_Your goal:_ Extract each line bearing the word "this".

_Given data:_
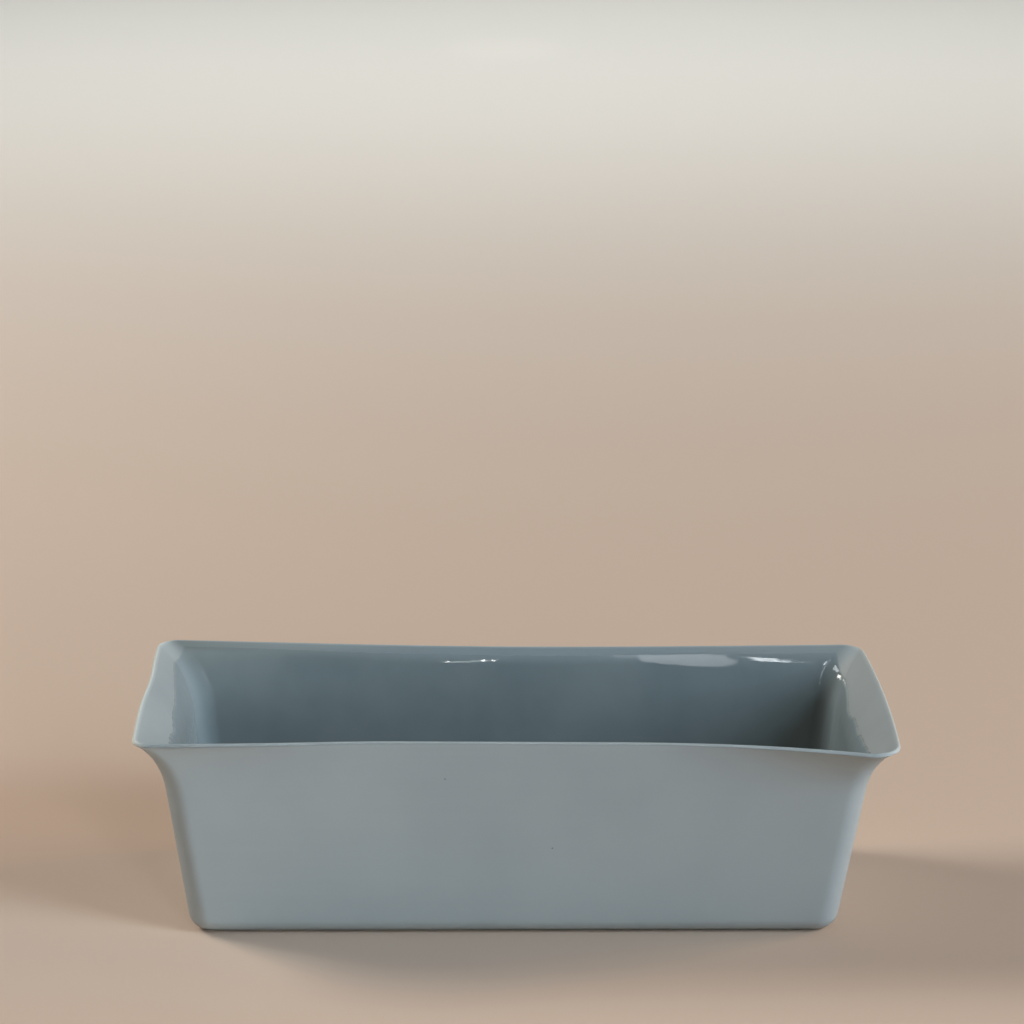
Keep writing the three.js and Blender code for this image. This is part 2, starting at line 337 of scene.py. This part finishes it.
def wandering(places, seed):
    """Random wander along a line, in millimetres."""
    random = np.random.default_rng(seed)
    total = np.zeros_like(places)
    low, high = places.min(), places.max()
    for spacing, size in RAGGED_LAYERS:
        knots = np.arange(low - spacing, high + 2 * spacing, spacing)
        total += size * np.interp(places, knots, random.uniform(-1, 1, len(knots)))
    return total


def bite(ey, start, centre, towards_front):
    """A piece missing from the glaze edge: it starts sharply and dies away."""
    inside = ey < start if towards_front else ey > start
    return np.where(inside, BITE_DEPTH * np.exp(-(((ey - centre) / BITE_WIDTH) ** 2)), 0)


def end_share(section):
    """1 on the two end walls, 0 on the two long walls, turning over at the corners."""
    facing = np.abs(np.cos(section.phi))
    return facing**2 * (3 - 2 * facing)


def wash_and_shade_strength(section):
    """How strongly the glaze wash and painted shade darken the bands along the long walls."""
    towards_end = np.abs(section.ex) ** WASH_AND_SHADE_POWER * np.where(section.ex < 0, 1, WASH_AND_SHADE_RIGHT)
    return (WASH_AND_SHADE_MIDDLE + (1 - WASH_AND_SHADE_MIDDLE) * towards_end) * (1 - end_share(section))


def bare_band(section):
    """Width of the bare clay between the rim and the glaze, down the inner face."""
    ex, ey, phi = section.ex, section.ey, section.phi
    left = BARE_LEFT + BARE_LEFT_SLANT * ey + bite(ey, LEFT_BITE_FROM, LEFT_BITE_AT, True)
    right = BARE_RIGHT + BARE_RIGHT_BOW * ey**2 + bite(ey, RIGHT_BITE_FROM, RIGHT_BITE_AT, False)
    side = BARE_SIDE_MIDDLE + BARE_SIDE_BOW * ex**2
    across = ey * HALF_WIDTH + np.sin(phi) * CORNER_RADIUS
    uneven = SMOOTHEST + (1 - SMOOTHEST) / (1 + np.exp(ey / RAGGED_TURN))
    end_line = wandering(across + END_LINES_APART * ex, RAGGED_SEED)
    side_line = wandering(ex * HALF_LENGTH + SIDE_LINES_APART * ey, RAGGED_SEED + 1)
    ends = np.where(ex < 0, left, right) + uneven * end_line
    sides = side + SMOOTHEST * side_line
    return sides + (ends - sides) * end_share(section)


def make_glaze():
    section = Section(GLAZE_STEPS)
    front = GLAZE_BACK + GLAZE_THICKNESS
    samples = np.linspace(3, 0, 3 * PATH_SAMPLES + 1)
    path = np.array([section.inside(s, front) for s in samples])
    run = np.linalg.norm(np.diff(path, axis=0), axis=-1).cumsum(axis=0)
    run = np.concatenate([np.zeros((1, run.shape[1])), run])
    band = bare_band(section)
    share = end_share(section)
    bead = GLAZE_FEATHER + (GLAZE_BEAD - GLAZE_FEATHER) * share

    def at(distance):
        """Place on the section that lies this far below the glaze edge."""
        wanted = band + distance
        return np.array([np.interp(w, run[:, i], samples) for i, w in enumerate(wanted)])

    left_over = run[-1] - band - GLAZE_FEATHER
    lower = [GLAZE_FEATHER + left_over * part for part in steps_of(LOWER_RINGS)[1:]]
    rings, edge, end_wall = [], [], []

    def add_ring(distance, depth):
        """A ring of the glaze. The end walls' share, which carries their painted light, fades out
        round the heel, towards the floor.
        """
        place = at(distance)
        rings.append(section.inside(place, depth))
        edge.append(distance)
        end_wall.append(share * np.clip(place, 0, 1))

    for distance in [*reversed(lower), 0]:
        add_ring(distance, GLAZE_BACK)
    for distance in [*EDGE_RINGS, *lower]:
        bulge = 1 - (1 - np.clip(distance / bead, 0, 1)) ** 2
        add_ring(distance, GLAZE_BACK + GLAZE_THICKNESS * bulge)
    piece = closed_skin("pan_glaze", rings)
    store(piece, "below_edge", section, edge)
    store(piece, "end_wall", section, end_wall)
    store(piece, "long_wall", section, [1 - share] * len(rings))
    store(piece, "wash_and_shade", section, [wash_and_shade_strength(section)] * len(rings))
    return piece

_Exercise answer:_
Keep writing the three.js and Blender code for this image. This is part 2, starting at line 337 of scene.py. This part finishes it.
        """Place on the section that lies this far below the glaze edge."""